▶ [WORK INSTRUCTIONS] Copy every record below exactly.

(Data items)
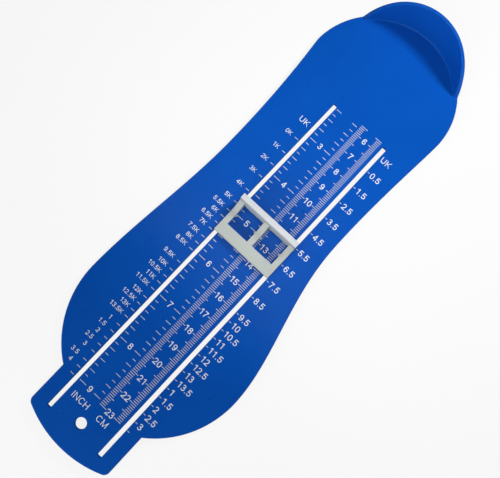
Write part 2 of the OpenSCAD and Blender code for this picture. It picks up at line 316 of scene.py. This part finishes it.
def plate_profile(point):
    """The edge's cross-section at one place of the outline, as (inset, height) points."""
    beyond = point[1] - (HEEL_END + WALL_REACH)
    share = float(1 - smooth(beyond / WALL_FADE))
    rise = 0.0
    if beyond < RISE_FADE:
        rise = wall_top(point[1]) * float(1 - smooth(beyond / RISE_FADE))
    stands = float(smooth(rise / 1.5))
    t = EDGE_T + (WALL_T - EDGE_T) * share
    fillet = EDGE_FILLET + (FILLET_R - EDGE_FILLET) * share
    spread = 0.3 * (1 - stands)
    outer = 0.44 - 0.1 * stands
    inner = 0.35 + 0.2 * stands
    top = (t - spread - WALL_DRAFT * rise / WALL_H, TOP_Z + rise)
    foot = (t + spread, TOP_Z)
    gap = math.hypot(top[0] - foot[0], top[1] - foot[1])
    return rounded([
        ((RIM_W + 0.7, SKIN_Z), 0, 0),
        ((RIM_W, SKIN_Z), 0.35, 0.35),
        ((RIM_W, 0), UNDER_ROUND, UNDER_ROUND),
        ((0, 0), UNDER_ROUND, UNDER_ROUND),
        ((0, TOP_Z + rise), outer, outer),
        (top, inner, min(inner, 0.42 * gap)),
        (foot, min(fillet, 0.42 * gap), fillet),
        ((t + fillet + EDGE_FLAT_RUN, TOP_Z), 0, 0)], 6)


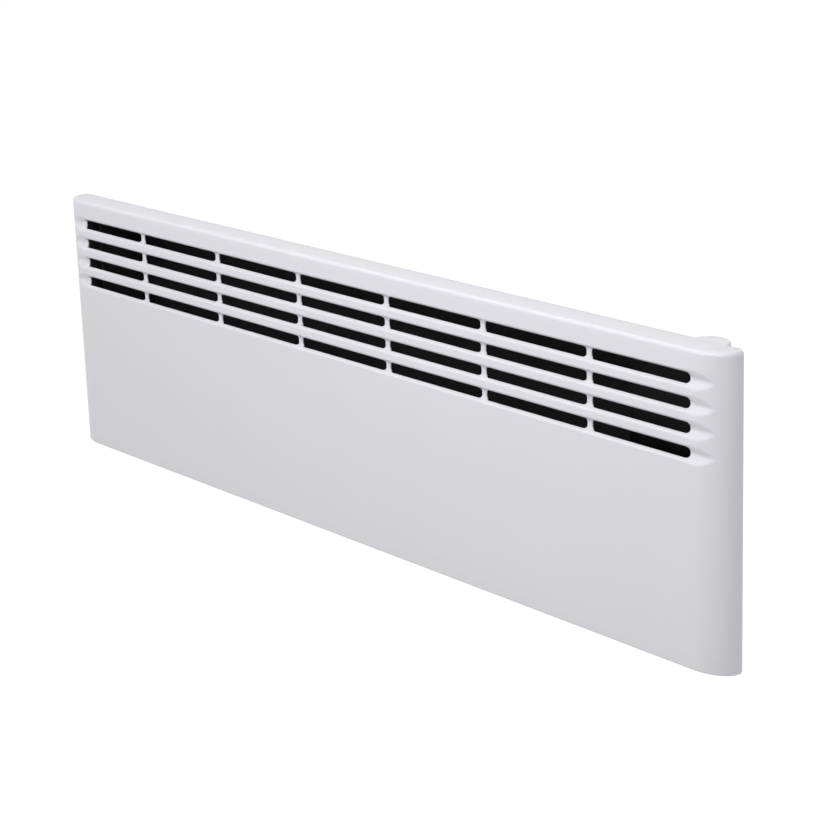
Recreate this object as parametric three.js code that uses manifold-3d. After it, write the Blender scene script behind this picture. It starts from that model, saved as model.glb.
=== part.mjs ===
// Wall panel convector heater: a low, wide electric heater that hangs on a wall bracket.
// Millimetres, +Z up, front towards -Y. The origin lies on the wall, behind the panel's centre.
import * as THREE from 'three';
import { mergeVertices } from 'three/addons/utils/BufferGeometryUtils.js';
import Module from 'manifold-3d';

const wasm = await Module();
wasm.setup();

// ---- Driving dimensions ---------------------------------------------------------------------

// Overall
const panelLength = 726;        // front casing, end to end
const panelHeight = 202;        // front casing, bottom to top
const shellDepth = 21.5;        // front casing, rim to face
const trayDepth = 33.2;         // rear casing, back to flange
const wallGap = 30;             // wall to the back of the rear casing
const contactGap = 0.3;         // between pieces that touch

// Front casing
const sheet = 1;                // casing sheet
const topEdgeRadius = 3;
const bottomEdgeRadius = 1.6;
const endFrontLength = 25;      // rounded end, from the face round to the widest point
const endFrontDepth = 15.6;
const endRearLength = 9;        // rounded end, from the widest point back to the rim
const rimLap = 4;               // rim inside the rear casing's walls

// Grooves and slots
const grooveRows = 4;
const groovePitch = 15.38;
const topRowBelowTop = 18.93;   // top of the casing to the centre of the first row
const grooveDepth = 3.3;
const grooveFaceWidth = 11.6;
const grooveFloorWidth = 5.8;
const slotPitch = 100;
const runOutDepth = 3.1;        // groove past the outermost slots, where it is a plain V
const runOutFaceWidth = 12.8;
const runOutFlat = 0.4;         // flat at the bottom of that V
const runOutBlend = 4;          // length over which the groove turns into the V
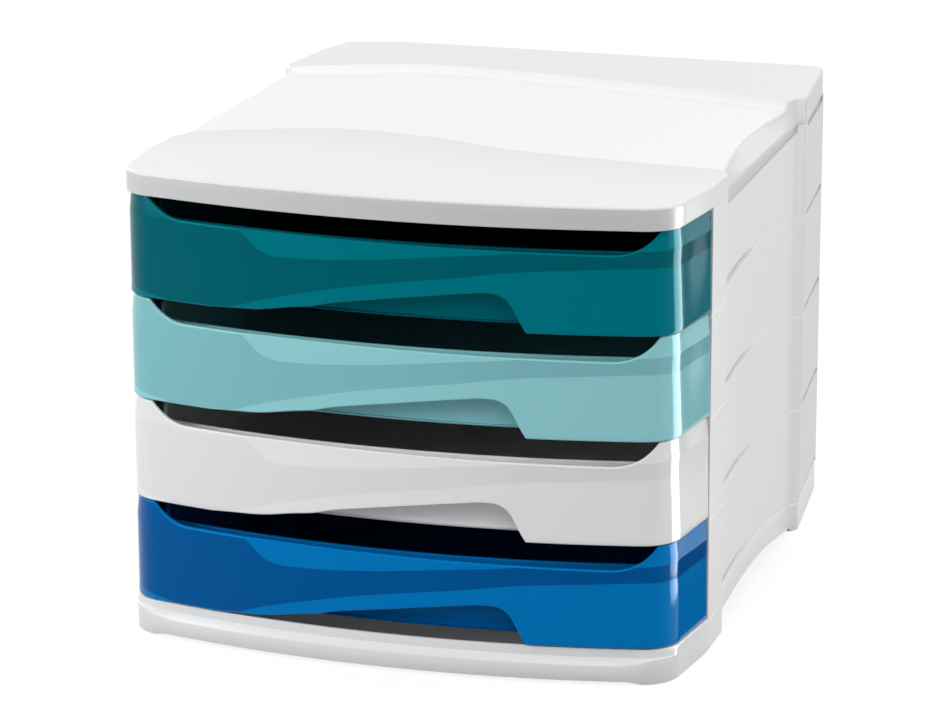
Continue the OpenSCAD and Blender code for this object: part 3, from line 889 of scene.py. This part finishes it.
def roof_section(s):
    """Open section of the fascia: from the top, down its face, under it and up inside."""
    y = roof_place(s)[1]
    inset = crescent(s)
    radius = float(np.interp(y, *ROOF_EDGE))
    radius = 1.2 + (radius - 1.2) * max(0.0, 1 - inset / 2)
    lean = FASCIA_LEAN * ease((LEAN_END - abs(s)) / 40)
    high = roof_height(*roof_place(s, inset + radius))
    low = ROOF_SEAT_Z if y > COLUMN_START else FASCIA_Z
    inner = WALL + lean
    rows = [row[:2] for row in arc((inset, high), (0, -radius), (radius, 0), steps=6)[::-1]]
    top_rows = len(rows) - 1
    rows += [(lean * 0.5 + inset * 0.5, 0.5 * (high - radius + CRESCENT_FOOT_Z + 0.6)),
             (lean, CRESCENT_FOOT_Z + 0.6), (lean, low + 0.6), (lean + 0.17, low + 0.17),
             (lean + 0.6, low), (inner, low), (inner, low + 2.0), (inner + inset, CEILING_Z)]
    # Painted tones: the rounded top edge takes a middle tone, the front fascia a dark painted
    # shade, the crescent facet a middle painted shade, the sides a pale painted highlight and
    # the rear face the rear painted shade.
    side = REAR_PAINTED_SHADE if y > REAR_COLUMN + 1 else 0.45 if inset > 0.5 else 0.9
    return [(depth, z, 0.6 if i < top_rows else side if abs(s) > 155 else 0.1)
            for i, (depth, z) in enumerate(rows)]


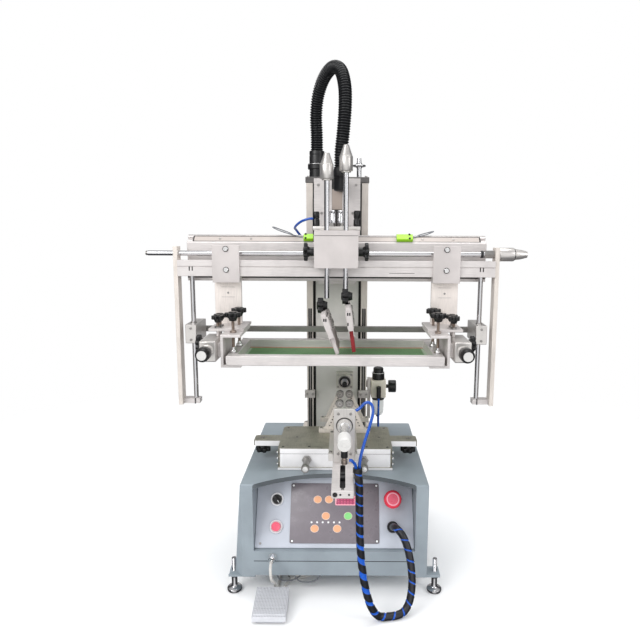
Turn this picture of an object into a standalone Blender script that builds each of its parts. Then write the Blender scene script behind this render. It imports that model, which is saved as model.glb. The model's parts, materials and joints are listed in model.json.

▶ [PROBLEM SOLUTION]
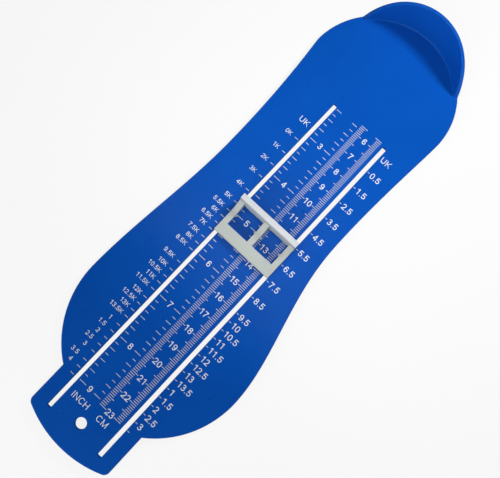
Write part 2 of the OpenSCAD and Blender code for this picture. It picks up at line 316 of scene.py. This part finishes it.
def plate_profile(point):
    """The edge's cross-section at one place of the outline, as (inset, height) points."""
    beyond = point[1] - (HEEL_END + WALL_REACH)
    share = float(1 - smooth(beyond / WALL_FADE))
    rise = 0.0
    if beyond < RISE_FADE:
        rise = wall_top(point[1]) * float(1 - smooth(beyond / RISE_FADE))
    stands = float(smooth(rise / 1.5))
    t = EDGE_T + (WALL_T - EDGE_T) * share
    fillet = EDGE_FILLET + (FILLET_R - EDGE_FILLET) * share
    spread = 0.3 * (1 - stands)
    outer = 0.44 - 0.1 * stands
    inner = 0.35 + 0.2 * stands
    top = (t - spread - WALL_DRAFT * rise / WALL_H, TOP_Z + rise)
    foot = (t + spread, TOP_Z)
    gap = math.hypot(top[0] - foot[0], top[1] - foot[1])
    return rounded([
        ((RIM_W + 0.7, SKIN_Z), 0, 0),
        ((RIM_W, SKIN_Z), 0.35, 0.35),
        ((RIM_W, 0), UNDER_ROUND, UNDER_ROUND),
        ((0, 0), UNDER_ROUND, UNDER_ROUND),
        ((0, TOP_Z + rise), outer, outer),
        (top, inner, min(inner, 0.42 * gap)),
        (foot, min(fillet, 0.42 * gap), fillet),
        ((t + fillet + EDGE_FLAT_RUN, TOP_Z), 0, 0)], 6)


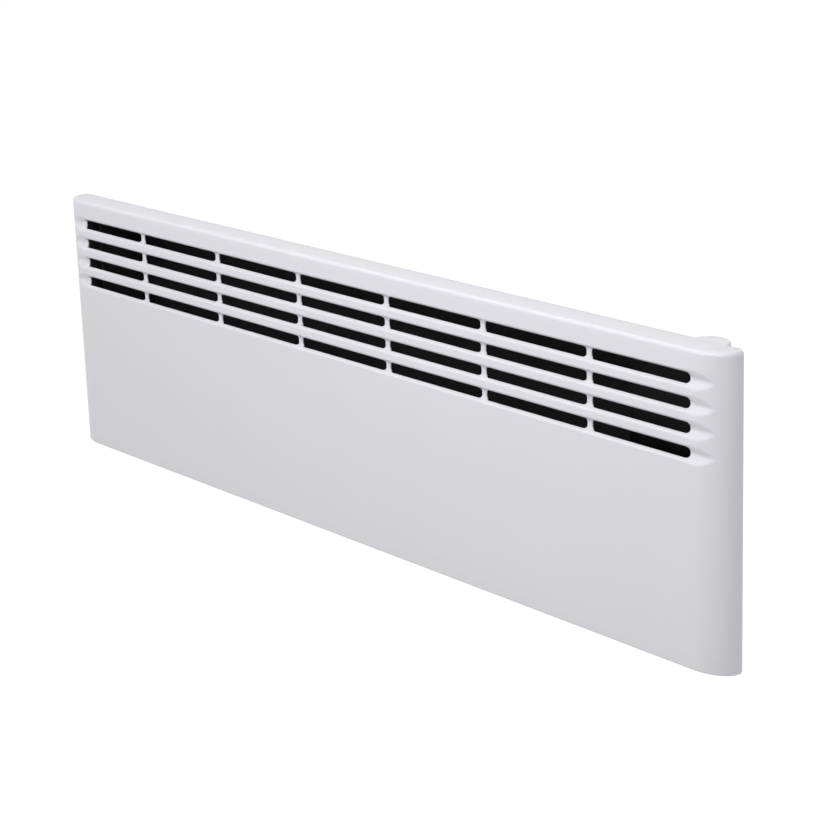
Recreate this object as parametric three.js code that uses manifold-3d. After it, write the Blender scene script behind this picture. It starts from that model, saved as model.glb.
=== part.mjs ===
// Wall panel convector heater: a low, wide electric heater that hangs on a wall bracket.
// Millimetres, +Z up, front towards -Y. The origin lies on the wall, behind the panel's centre.
import * as THREE from 'three';
import { mergeVertices } from 'three/addons/utils/BufferGeometryUtils.js';
import Module from 'manifold-3d';

const wasm = await Module();
wasm.setup();

// ---- Driving dimensions ---------------------------------------------------------------------

// Overall
const panelLength = 726;        // front casing, end to end
const panelHeight = 202;        // front casing, bottom to top
const shellDepth = 21.5;        // front casing, rim to face
const trayDepth = 33.2;         // rear casing, back to flange
const wallGap = 30;             // wall to the back of the rear casing
const contactGap = 0.3;         // between pieces that touch

// Front casing
const sheet = 1;                // casing sheet
const topEdgeRadius = 3;
const bottomEdgeRadius = 1.6;
const endFrontLength = 25;      // rounded end, from the face round to the widest point
const endFrontDepth = 15.6;
const endRearLength = 9;        // rounded end, from the widest point back to the rim
const rimLap = 4;               // rim inside the rear casing's walls

// Grooves and slots
const grooveRows = 4;
const groovePitch = 15.38;
const topRowBelowTop = 18.93;   // top of the casing to the centre of the first row
const grooveDepth = 3.3;
const grooveFaceWidth = 11.6;
const grooveFloorWidth = 5.8;
const slotPitch = 100;
const runOutDepth = 3.1;        // groove past the outermost slots, where it is a plain V
const runOutFaceWidth = 12.8;
const runOutFlat = 0.4;         // flat at the bottom of that V
const runOutBlend = 4;          // length over which the groove turns into the V
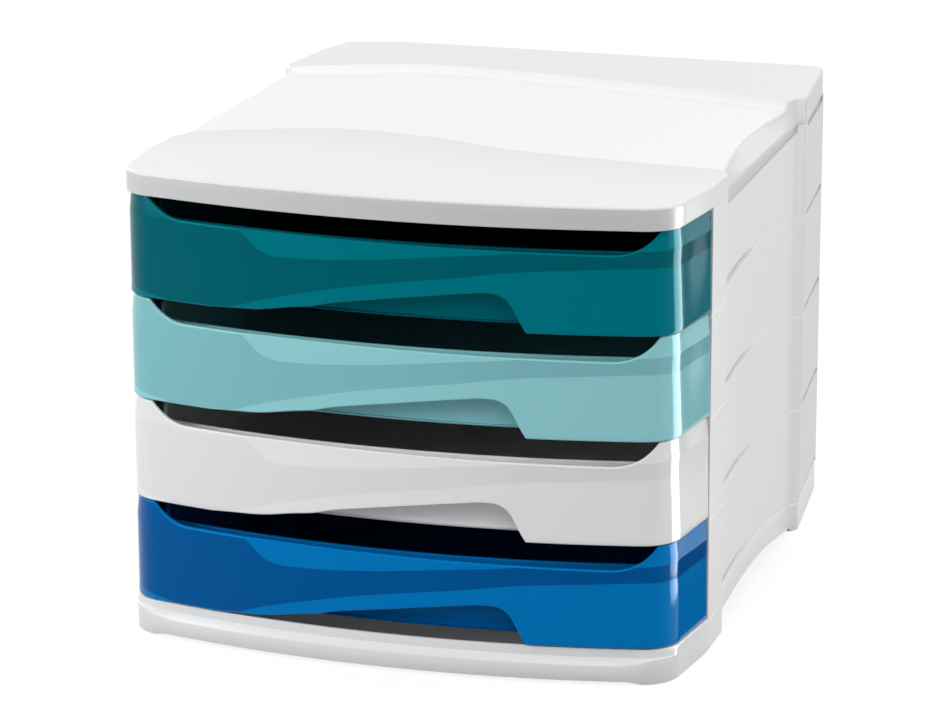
Continue the OpenSCAD and Blender code for this object: part 3, from line 889 of scene.py. This part finishes it.
def roof_section(s):
    """Open section of the fascia: from the top, down its face, under it and up inside."""
    y = roof_place(s)[1]
    inset = crescent(s)
    radius = float(np.interp(y, *ROOF_EDGE))
    radius = 1.2 + (radius - 1.2) * max(0.0, 1 - inset / 2)
    lean = FASCIA_LEAN * ease((LEAN_END - abs(s)) / 40)
    high = roof_height(*roof_place(s, inset + radius))
    low = ROOF_SEAT_Z if y > COLUMN_START else FASCIA_Z
    inner = WALL + lean
    rows = [row[:2] for row in arc((inset, high), (0, -radius), (radius, 0), steps=6)[::-1]]
    top_rows = len(rows) - 1
    rows += [(lean * 0.5 + inset * 0.5, 0.5 * (high - radius + CRESCENT_FOOT_Z + 0.6)),
             (lean, CRESCENT_FOOT_Z + 0.6), (lean, low + 0.6), (lean + 0.17, low + 0.17),
             (lean + 0.6, low), (inner, low), (inner, low + 2.0), (inner + inset, CEILING_Z)]
    # Painted tones: the rounded top edge takes a middle tone, the front fascia a dark painted
    # shade, the crescent facet a middle painted shade, the sides a pale painted highlight and
    # the rear face the rear painted shade.
    side = REAR_PAINTED_SHADE if y > REAR_COLUMN + 1 else 0.45 if inset > 0.5 else 0.9
    return [(depth, z, 0.6 if i < top_rows else side if abs(s) > 155 else 0.1)
            for i, (depth, z) in enumerate(rows)]


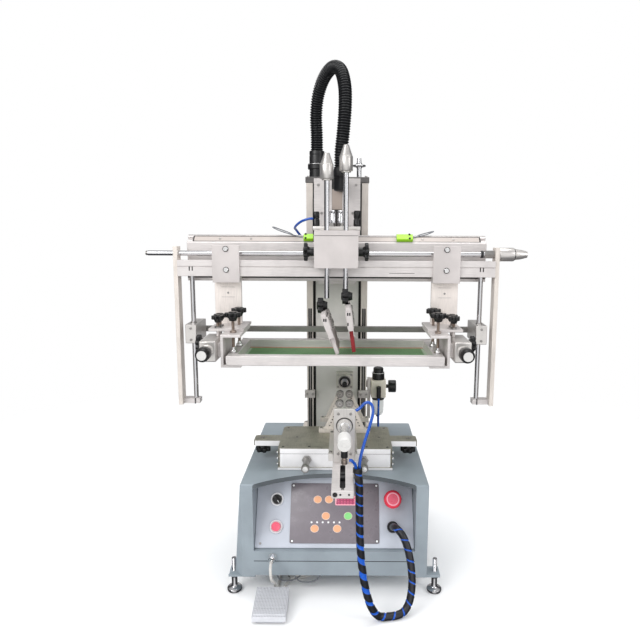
Turn this picture of an object into a standalone Blender script that builds each of its parts. Then write the Blender scene script behind this render. It imports that model, which is saved as model.glb. The model's parts, materials and joints are listed in model.json.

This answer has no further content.